All of the students worked hard to research their chosen issue, interview experts in the field, synthesize the information into a presentation, and create a service project to address the issue. Mackintosh middle school teacher Joe Pausback recognized the value of the experience for all students, saying, “As a teacher, guiding students through WAC feels sort of like driving a big bus down a steep hill and midway down throwing the steering wheel out the window and then watching what happens. From start to finish each project grows organically and as a teacher my role becomes facilitation. Each group winds up in their own unique place with their own challenges and needs. For me the first week or two is hard getting the students to connect with each other and get moving in the same direction. The best moment usually happens about two weeks in, when each group finally is connected and vested in their project and no longer needs teacher guidance to remain on task. I also love when the students start setting up and conducting their interviews. Another challenging part is keeping up with the expectations from the World Affairs Challenge administration. They have a schedule for when they need certain discrete tasks completed from each group and getting all the pieces down at the right time takes focus and finesse. For some reason this year, the due dates always seemed to come a little before the students were really ready for them.”
Kelly Kates, Mackintosh performing arts teacher and student service coordinator, also supported WAC students. She reflected, “Since it was the first time working with WAC for me, I was really excited about the students having the opportunity to address real world problems and to really have an impact, It was inspiring to hear about all of the different projects. It also gave me the opportunity to see our students in a different light as they were so professional while interviewing different people for their projects. Also, during the collaborative question, I got to sit in on all of the interviews with the judges. I took great pride in the fact that every team was told their video was one of the most creative the judges had seen – and I think having 4 of the top 10 teams reflects that.”

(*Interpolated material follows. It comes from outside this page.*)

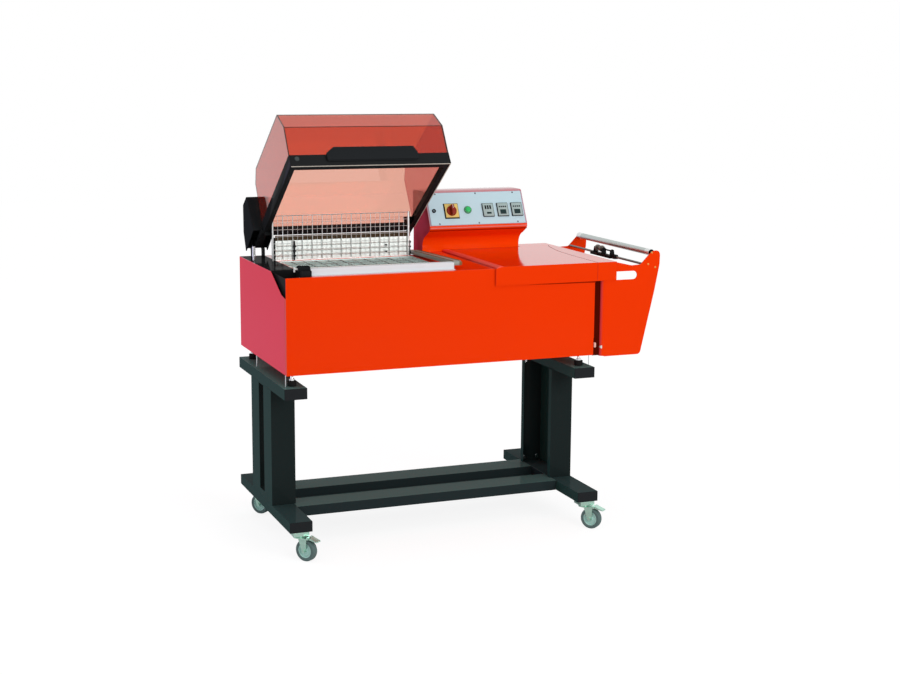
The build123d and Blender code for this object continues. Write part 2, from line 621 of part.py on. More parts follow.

The World Affairs Challenge was founded in 2010 as part of what is now the Joseph Korbel School of International Studies at the University of Denver. The WAC started as a community outreach program to educate students and teachers about global issues. WAC is merging with World Denver, another nonprofit organization that works “to strengthen and expand the community of engaged global citizens and organizations in Colorado through education, cross-cultural exchange, and personal interaction.” Both WAC and World Denver align with Mackintosh Academy’s mission as an International Baccalaureate school that aims to empower students to make a difference in the world.